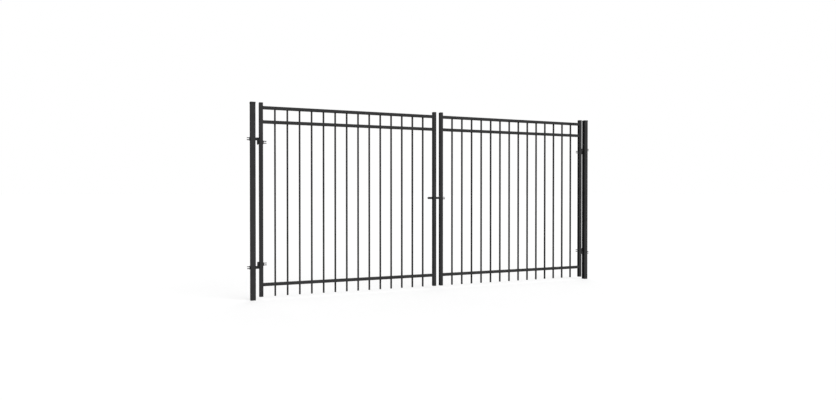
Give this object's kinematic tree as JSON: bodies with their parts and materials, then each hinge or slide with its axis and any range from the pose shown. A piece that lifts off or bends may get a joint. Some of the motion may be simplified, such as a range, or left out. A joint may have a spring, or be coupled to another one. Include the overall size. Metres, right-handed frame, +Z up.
{
  "type": "double-leaf driveway gate",
  "caption": "Double-leaf steel driveway gate between its two square posts, with square pickets, flat punched rails, adjustable pin hinges and a sliding latch bar.",
  "frame": {"origin": "centre of the left post's foot, at ground level", "axes": "+X along the gateway to the right post, +Y through the gateway away from the side the picture shows, +Z up"},
  "size_m": [4.2307, 0.0536, 1.9967],
  "materials": {
    "post_coat": "satin black powder coat on steel",
    "leaf_coat": "satin black powder coat on steel",
    "cap_coat": "satin black powder coat on pressed caps",
    "hinge_steel": "black coated steel, satin, worn at the threads",
    "fastener_steel": "black zinc plated",
    "latch_steel": "black coated steel, rubbed bright along the slide",
    "keeper_zinc": "dull zinc plated"
  },
  "bodies": {
    "posts": {"left_post": "post_coat", "left_post_cap": "cap_coat", "left_lower_pintle": "hinge_steel", "left_upper_pintle": "hinge_steel", "right_post": "post_coat", "right_post_cap": "cap_coat", "right_lower_pintle": "hinge_steel", "right_upper_pintle": "hinge_steel"},
    "left_leaf": {"left_hinge_stile": "leaf_coat", "left_hinge_stile_cap": "cap_coat", "left_latch_stile": "leaf_coat", "left_latch_stile_cap": "cap_coat", "left_top_rail": "leaf_coat", "left_second_rail": "leaf_coat", "left_bottom_rail": "leaf_coat", "left_pickets": "leaf_coat", "left_lower_eye": "hinge_steel", "left_upper_eye": "hinge_steel"},
    "right_leaf": {"right_hinge_stile": "leaf_coat", "right_hinge_stile_cap": "cap_coat", "right_latch_stile": "leaf_coat", "right_latch_stile_cap": "cap_coat", "right_top_rail": "leaf_coat", "right_second_rail": "leaf_coat", "right_bottom_rail": "leaf_coat", "right_pickets": "leaf_coat", "right_lower_eye": "hinge_steel", "right_upper_eye": "hinge_steel", "latch_keeper": "keeper_zinc"},
    "latch_bolt": {"latch_bar": "latch_steel"}
  },
  "joints": [
    {"name": "left_leaf_swing", "type": "hinge", "parent": "posts", "child": "left_leaf", "pos_m": [0.0509, 0, 0.361], "axis": [0, 0, 1], "range_deg": [-90, 90]},
    {"name": "right_leaf_swing", "type": "hinge", "parent": "posts", "child": "right_leaf", "pos_m": [4.065, 0, 0.361], "axis": [0, 0, -1], "range_deg": [-90, 90]},
    {"name": "latch_slide", "type": "slide", "parent": "left_leaf", "child": "latch_bolt", "axis": [1, 0, 0], "range_m": [0, 0.05]}
  ]
}
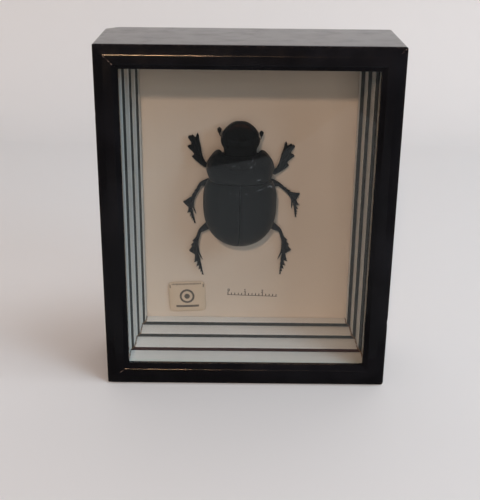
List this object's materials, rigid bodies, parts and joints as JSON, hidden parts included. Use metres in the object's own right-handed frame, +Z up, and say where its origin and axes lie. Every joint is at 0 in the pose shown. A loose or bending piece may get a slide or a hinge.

# Exercise goal:
All of the material above needs to be copied exactly.

# Result of this task:
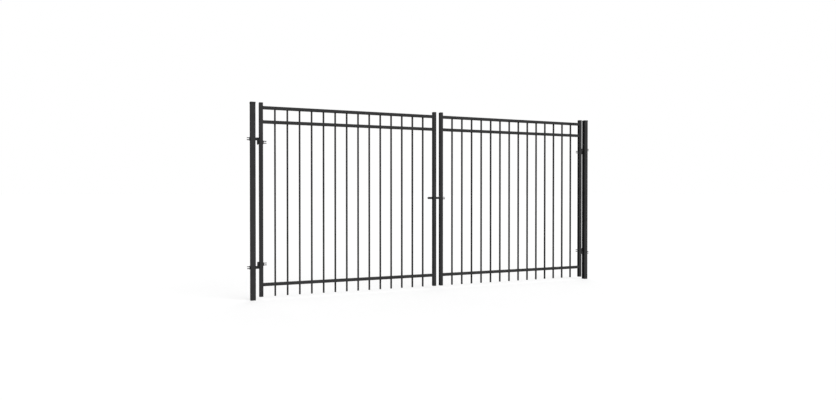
Give this object's kinematic tree as JSON: bodies with their parts and materials, then each hinge or slide with its axis and any range from the pose shown. A piece that lifts off or bends may get a joint. Some of the motion may be simplified, such as a range, or left out. A joint may have a spring, or be coupled to another one. Include the overall size. Metres, right-handed frame, +Z up.
{
  "type": "double-leaf driveway gate",
  "caption": "Double-leaf steel driveway gate between its two square posts, with square pickets, flat punched rails, adjustable pin hinges and a sliding latch bar.",
  "frame": {"origin": "centre of the left post's foot, at ground level", "axes": "+X along the gateway to the right post, +Y through the gateway away from the side the picture shows, +Z up"},
  "size_m": [4.2307, 0.0536, 1.9967],
  "materials": {
    "post_coat": "satin black powder coat on steel",
    "leaf_coat": "satin black powder coat on steel",
    "cap_coat": "satin black powder coat on pressed caps",
    "hinge_steel": "black coated steel, satin, worn at the threads",
    "fastener_steel": "black zinc plated",
    "latch_steel": "black coated steel, rubbed bright along the slide",
    "keeper_zinc": "dull zinc plated"
  },
  "bodies": {
    "posts": {"left_post": "post_coat", "left_post_cap": "cap_coat", "left_lower_pintle": "hinge_steel", "left_upper_pintle": "hinge_steel", "right_post": "post_coat", "right_post_cap": "cap_coat", "right_lower_pintle": "hinge_steel", "right_upper_pintle": "hinge_steel"},
    "left_leaf": {"left_hinge_stile": "leaf_coat", "left_hinge_stile_cap": "cap_coat", "left_latch_stile": "leaf_coat", "left_latch_stile_cap": "cap_coat", "left_top_rail": "leaf_coat", "left_second_rail": "leaf_coat", "left_bottom_rail": "leaf_coat", "left_pickets": "leaf_coat", "left_lower_eye": "hinge_steel", "left_upper_eye": "hinge_steel"},
    "right_leaf": {"right_hinge_stile": "leaf_coat", "right_hinge_stile_cap": "cap_coat", "right_latch_stile": "leaf_coat", "right_latch_stile_cap": "cap_coat", "right_top_rail": "leaf_coat", "right_second_rail": "leaf_coat", "right_bottom_rail": "leaf_coat", "right_pickets": "leaf_coat", "right_lower_eye": "hinge_steel", "right_upper_eye": "hinge_steel", "latch_keeper": "keeper_zinc"},
    "latch_bolt": {"latch_bar": "latch_steel"}
  },
  "joints": [
    {"name": "left_leaf_swing", "type": "hinge", "parent": "posts", "child": "left_leaf", "pos_m": [0.0509, 0, 0.361], "axis": [0, 0, 1], "range_deg": [-90, 90]},
    {"name": "right_leaf_swing", "type": "hinge", "parent": "posts", "child": "right_leaf", "pos_m": [4.065, 0, 0.361], "axis": [0, 0, -1], "range_deg": [-90, 90]},
    {"name": "latch_slide", "type": "slide", "parent": "left_leaf", "child": "latch_bolt", "axis": [1, 0, 0], "range_m": [0, 0.05]}
  ]
}
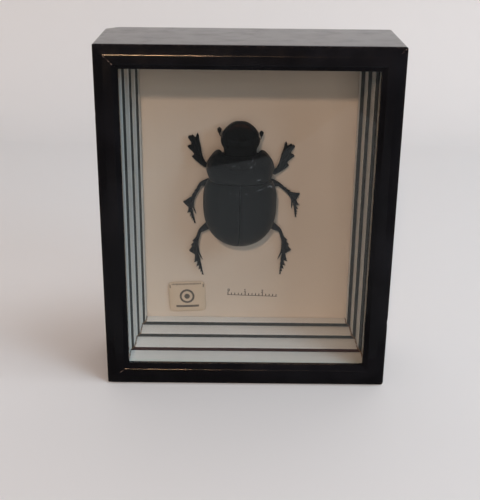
List this object's materials, rigid bodies, parts and joints as JSON, hidden parts included. Use metres in the object's own right-handed frame, +Z up, and say where its origin and axes lie. Every joint is at 0 in the pose shown. A loose or bending piece may get a slide or a hinge.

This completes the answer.